Extracting H2 from water with clean solar energy (potentially supported by electricity generating/distributing groups) may become another way to mass produce environmentally clean H2 at a much lower cost?

Most NPPs will be decommissioned (at a very high cost and safety challenges) and progressively replaced with clean REs with appropriate storage units. China may be an exception to fight current unsustainable air pollution.
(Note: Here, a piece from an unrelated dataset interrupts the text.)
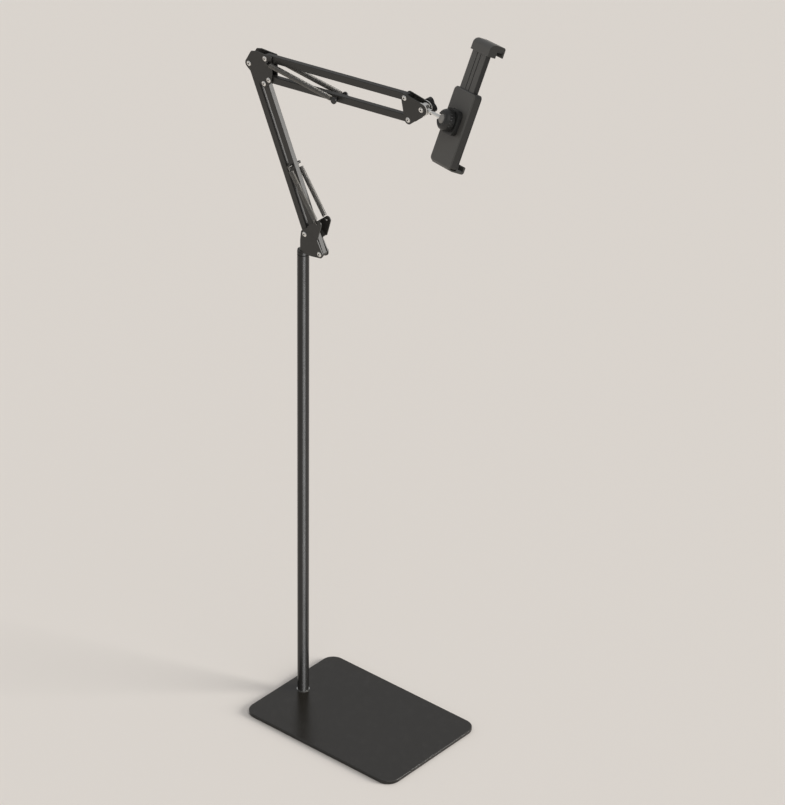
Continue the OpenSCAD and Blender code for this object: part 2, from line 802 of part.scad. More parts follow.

China's nuclear projects may be scaled back due to rising cost and lower cost REs.

Engineer-Poet
Extracting H2 from NG may be an interim cheaper/easier solution, heavily supported by NG producers.

It's how the vast majority of H2 is made world-wide.

Extracting H2 from water with clean solar energy (potentially supported by electricity generating/distributing groups) may become another way to mass produce environmentally clean H2 at a much lower cost?

NG is much cheaper even at world prices.  If you dispute this, show what it will cost given your figures for cost of electric power, hardware, O&M and amortization at 7%/year.  Don't forget to set a fixed lifetime for amortization, either 20 years or the expected unit lifespan, and make sure that your cost of power is enough to pay for your generators (in other words, it can't be free).

I throw out this challenge because I know you are not competent to do this.  If you are not competent to opine, the least you can do is be quiet.

Most NPPs will be decommissioned (at a very high cost and safety challenges) and progressively replaced with clean REs with appropriate storage units.

The "appropriate storage units" are prohibitively expensive and will remain so.

If it costs too much to decommission NPPs, the obvious thing to do is never decommission them.  Refurbish them as things wear out and run them forever.  This has good effects on EROEI, as the energy used to construct the plant in the first place pays much bigger dividends.